Recruiting teammates isn’t anything new for Frank Joyce, who has been a Maroon since kindergarten.
He first used his recruiting talents as a fourth grader when he just might have lured his cousin away from the public schools.
“He was on my little guy team in fourth grade,” Frank says, looking at Joe. “So I asked him and (BC senior quarterback) Brady Tippett, too. I said ‘You guys should come to Central.’ What do you know, here they are.”
Joe Joyce started in the Butte Central system in fifth grade.
Both cousins — and Tippett for that matter — are entering their second season as two-way starters for the Maroons.
Joe Joyce uses his quickness and speed as a running back and safety, while Frank Joyce uses everything he has an undersized lineman on both sides of the ball.
“Speed is my thing too,” Frank jokes. “I guess I do use my quickness on the line, especially at center. Most nose guards are, I haven’t played one smaller than me yet. So I have to use my quickness. I think it’s a good advantage a lot of times, especially on pass game. It’s a lot easier to block those big guys because they can’t move around as much.”
Joe Joyce hopes to use the 2012 season to springboard him to a career in college football.
“I’d like to play,” Joe says. “Maybe I’ll play at an NAIA school like (Montana) Tech.”
Knowing he’s likely too small to play on the line at the next level, Frank Joyce, who also plays tennis for the Maroons, says the 2012 season will likely be his last in football pads.
“I’m not looking to play football in college,” he says. “This is going to be it for me.”
That would be it for a career, by the way, that began at the Copper Mountain Sports Complex as a member of the Vikings, Eagles and Seahawks Little Guy Football teams.
It would be it for a career in which he was always teammates with his cousin Joe.
The cousins called it a friendly partnership in which they always shared the common goal. Their leadership style of straightening out a teammate who lost his focus has never turned one Joyce on the other.
” I haven’t had any conflicts with Joe,” Frank says. “That’s not me and Joe’s style. The Joyces always stick together.”
Both cousins saw time — mostly on special teams — as sophomores when Butte Central made a run to the Class A semifinals.
In 2011, the Maroons returned just two starters from that team — Zach Kasperick and Jake Simkins, BC’s lone seniors last year.
Playing in probably the toughest conference in the Class A, the Maroons went a respectable, yet disappointing 4-5 overall and 2-3 in conference.
The Joyce cousins are determined to make that season one they can learn from and build on.
“We lost like 18 seniors, so it was a lot of learning,” Frank Joyce says. “We had a lot of new guys who jumped in because we only had two starters back.

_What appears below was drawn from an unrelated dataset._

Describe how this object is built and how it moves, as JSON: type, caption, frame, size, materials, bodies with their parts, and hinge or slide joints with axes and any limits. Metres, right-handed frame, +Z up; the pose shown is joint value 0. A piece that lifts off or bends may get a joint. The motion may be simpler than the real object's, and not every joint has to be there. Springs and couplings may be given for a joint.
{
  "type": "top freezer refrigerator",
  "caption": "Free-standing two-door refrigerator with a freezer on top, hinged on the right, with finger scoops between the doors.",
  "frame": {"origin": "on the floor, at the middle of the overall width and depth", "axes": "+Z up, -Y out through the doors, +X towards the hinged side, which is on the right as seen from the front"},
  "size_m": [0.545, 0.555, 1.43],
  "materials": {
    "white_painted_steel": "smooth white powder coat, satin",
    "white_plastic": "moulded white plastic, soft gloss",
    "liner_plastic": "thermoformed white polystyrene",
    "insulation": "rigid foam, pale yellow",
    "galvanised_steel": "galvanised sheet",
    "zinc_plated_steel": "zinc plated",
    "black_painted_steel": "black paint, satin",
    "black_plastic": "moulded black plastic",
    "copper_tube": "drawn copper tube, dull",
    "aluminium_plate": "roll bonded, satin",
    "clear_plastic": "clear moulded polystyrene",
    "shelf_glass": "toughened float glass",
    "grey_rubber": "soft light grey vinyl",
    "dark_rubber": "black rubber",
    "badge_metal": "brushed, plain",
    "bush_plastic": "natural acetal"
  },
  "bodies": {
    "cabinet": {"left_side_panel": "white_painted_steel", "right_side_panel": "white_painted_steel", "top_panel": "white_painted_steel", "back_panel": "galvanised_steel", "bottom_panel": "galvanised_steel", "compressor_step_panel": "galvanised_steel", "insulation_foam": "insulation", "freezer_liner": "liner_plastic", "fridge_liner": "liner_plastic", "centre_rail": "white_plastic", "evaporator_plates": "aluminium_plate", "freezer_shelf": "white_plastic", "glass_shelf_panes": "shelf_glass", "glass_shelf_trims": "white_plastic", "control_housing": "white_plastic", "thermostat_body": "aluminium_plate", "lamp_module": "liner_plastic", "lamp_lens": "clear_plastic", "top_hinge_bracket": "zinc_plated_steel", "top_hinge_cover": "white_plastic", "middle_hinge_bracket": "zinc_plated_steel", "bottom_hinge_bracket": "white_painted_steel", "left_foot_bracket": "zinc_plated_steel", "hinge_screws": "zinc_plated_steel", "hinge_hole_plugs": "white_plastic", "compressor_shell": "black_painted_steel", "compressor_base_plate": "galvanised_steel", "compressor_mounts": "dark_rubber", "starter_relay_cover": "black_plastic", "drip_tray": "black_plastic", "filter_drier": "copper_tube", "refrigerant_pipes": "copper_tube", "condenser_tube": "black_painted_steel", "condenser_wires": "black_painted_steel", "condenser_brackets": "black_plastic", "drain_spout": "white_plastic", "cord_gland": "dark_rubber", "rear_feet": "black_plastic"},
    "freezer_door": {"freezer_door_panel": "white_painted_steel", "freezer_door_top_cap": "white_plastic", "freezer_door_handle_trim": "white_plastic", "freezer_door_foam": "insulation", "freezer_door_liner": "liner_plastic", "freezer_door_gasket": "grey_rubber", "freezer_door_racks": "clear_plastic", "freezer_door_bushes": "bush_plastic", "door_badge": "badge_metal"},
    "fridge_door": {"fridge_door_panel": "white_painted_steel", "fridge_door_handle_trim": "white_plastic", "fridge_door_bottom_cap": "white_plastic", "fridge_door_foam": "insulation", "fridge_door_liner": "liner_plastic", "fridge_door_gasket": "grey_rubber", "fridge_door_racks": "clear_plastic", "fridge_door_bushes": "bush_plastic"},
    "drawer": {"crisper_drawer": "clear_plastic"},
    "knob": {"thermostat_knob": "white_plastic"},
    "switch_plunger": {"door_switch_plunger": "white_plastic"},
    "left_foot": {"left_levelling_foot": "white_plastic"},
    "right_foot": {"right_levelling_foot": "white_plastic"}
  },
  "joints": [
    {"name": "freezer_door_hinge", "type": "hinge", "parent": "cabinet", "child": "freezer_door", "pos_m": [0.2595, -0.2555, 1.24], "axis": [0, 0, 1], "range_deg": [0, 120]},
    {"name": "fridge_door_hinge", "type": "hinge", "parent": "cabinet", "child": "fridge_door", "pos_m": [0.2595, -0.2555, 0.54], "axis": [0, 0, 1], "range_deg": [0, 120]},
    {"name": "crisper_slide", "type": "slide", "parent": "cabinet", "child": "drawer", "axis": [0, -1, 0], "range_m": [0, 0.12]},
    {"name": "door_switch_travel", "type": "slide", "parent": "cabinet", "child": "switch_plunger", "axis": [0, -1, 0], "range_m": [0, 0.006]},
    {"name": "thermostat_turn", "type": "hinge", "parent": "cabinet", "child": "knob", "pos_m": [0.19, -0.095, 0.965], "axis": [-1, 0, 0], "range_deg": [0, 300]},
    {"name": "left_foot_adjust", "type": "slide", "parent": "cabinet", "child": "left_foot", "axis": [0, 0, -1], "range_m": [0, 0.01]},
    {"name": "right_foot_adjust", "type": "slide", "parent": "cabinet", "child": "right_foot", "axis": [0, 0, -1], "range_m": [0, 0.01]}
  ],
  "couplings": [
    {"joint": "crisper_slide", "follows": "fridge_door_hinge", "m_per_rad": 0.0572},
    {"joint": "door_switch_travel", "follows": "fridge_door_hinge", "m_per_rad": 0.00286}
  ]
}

It was a good learning experience for everyone. I think we’re a lot more experienced this year.”
That dedication doesn’t rest on Sunday’s when coaches can’t make high school players practice.
“We had a day off Sunday and we told the kids to take it easy and get some rest because we have four two-a-days left,” Peoples says. “Joe organized a group of kids to do some extra conditioning. (The Joyces) both have done a good job with their leadership.”
Getting back to the playoffs is a goal for the Maroons, who return seven players who received all-conference honors last year.
Central’s 2011 season came to an end Oct. 21 at Vigilante Field in Dillon. The Maroons reached emotional highs and lows on that Friday night against the No. 1-ranked Beavers, the eventual state champions.
BC became the first team to take a lead on the Beavers when Tippett hit Conner McGree for a 19-yard touchdown pass and Danny Peoples booted the extra point for a 7-6 advantage.
BC, though, headed home disappointed as Dillon scored the next 48 points in a 54-7 win.
Two days later, the Maroons were back to work with their eventual captains leading the way.
“After we lost to Dillon we were in the weight room that next Sunday,” Joe says.
“We were pretty much right back at it,” Frank adds. “I have pretty high expectations. I want to go deep in the playoffs and hopefully make something happen.”
The Maroons begin that playoff quest Aug. 25 when they play host to Belgrade at 7 p.m. at Bulldog Memorial Stadium.
First, BC will scrimmage during the annual Maroon and White Game at the Torger Oaas Field, which is next to the Maroon Activities Center, this Saturday. That practice game begins at 10:30 a.m.
The Maroons opened two-a-day practices early in the morning on Aug. 10.
Thanks to their captains, everyone in uniform were ready to go from the start.
They had no other choice.
“It was a pretty exciting morning,” Frank says. “Everyone was jacked up and ready to go.”